Everything in the listing should be restated word for word.
************
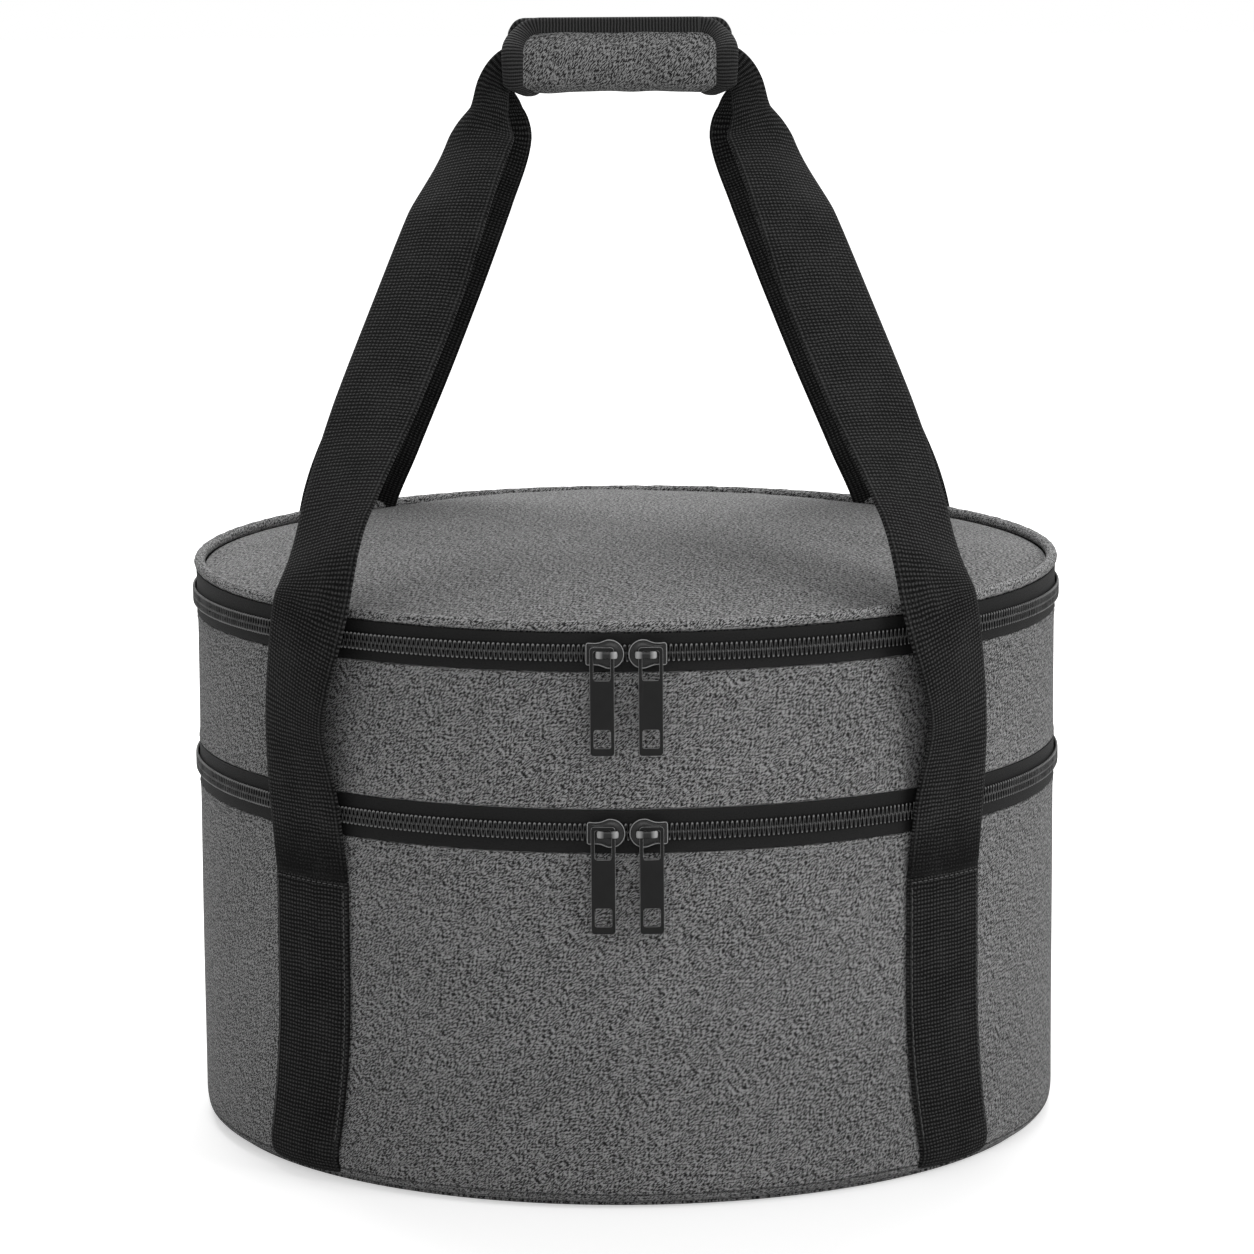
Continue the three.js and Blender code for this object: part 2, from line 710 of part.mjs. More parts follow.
// The binding folded over the flap's two ends and its top edge.
function flapBinding() {
  const strips = [];
  const rise = wrapLength - wrapCorner;
  const place = (x, up, inX, inUp) => {
    strips.push({
      outer: [onFlap(x, up, 0), onFlap(inX, inUp, 0)],
      inner: [onFlap(x, up, bindingThickness), onFlap(inX, inUp, bindingThickness)],
    });
  };
  for (const side of [1, -1]) {
    const half = [];
    for (let i = 0; i <= flapRows; i += 1) {
      const up = (rise * i) / flapRows;
      const end = wrapHalfLength - endDraw(up);
      half.push([side * end, up, side * (end - bindingWidth), up]);
    }
    for (let i = 1; i <= cornerRows; i += 1) {
      const turn = (i / cornerRows) * (Math.PI / 2);
      const from = (radius) => [
        side * (wrapHalfLength - wrapCorner + radius * Math.cos(turn)),
        rise + radius * Math.sin(turn),
      ];
      half.push([...from(wrapCorner), ...from(wrapCorner - bindingWidth)]);
    }
    if (side < 0) half.reverse();
    for (const corner of half) place(...corner);
  }
  return lofted(strips);
}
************
**Task result**
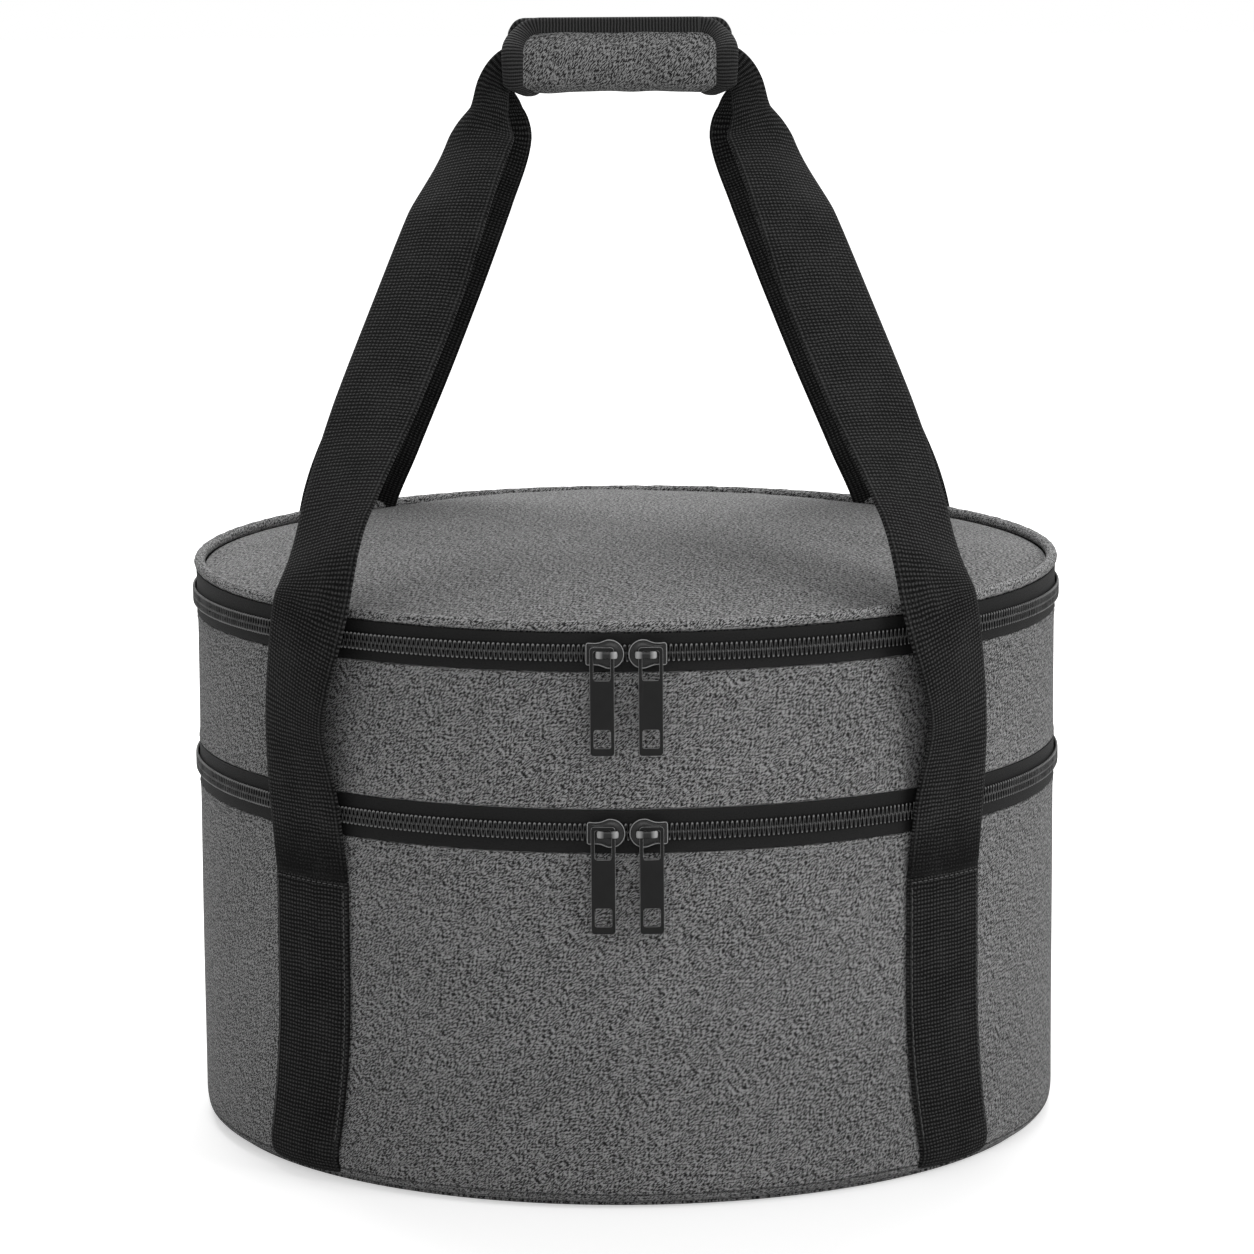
Continue the three.js and Blender code for this object: part 2, from line 710 of part.mjs. More parts follow.
// The binding folded over the flap's two ends and its top edge.
function flapBinding() {
  const strips = [];
  const rise = wrapLength - wrapCorner;
  const place = (x, up, inX, inUp) => {
    strips.push({
      outer: [onFlap(x, up, 0), onFlap(inX, inUp, 0)],
      inner: [onFlap(x, up, bindingThickness), onFlap(inX, inUp, bindingThickness)],
    });
  };
  for (const side of [1, -1]) {
    const half = [];
    for (let i = 0; i <= flapRows; i += 1) {
      const up = (rise * i) / flapRows;
      const end = wrapHalfLength - endDraw(up);
      half.push([side * end, up, side * (end - bindingWidth), up]);
    }
    for (let i = 1; i <= cornerRows; i += 1) {
      const turn = (i / cornerRows) * (Math.PI / 2);
      const from = (radius) => [
        side * (wrapHalfLength - wrapCorner + radius * Math.cos(turn)),
        rise + radius * Math.sin(turn),
      ];
      half.push([...from(wrapCorner), ...from(wrapCorner - bindingWidth)]);
    }
    if (side < 0) half.reverse();
    for (const corner of half) place(...corner);
  }
  return lofted(strips);
}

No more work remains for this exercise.